Nasa ultimately decided it was too risky to return Williams and Wilmore on the Starliner. So the capsule contains their empty seats and blue spacesuits along with some old station equipment.

Boeing’s first astronaut flight caps a journey filled with delays and setbacks. After Nasa’s space shuttles were retired more than a decade ago, Nasa hired Boeing and SpaceX for orbital taxi service. Boeing ran into so many problems on its first test flight with no one onboard in 2019 that it had to repeat it. The 2022 do-over uncovered even more flaws and the repair bill topped $1.5bn.

The Starliner finally blasted into space on 5 June from Florida’s Cape Canaveral Space Force Station after unsuccessful launches on 6 May and 1 June were plagued with problems and after earlier delays that included reports of helium leaks in the service module.

On the first launch attempt, a problem was found with a valve on the second stage, or upper portion, of the rocket. On the second, a computer tripped an automatic hold just three minutes and 50 seconds from liftoff. That was later attributed to a single ground power supply fault within one of the launch control computers.

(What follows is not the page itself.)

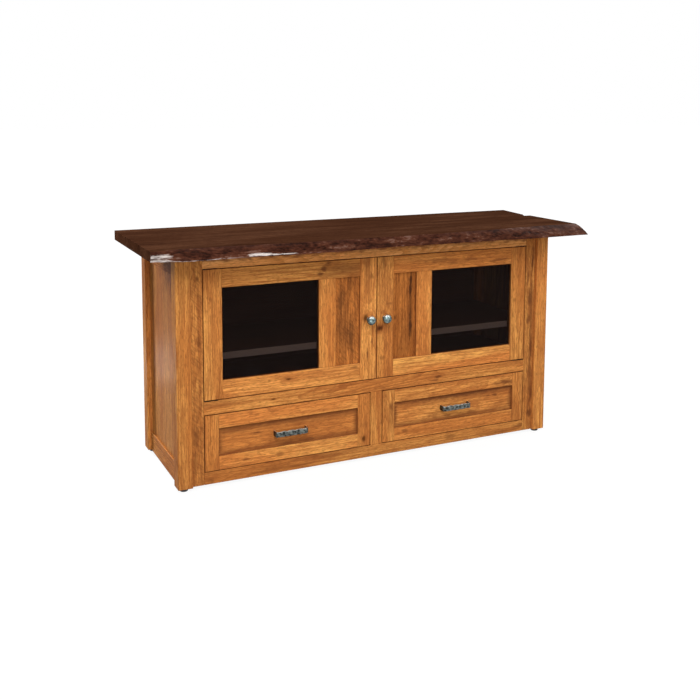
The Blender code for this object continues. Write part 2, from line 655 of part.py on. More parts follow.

Even after it successfully launched, helium leaks continued to trouble the spacecraft. As the Starliner approached the ISS, two leaks were detected but Nasa determined the spacecraft remained stable.

What started as an eight-day mission dragged on for three months after the leaks and faulty thrusters raised safety concerns.

However, Nasa and Boeing officials were adamant that the astronauts were not stranded and that the technical difficulties did not threaten the mission.

“We’ll come home when we’re ready,” Steve Stich, Nasa’s commercial crew program manager, said in the press conference in July.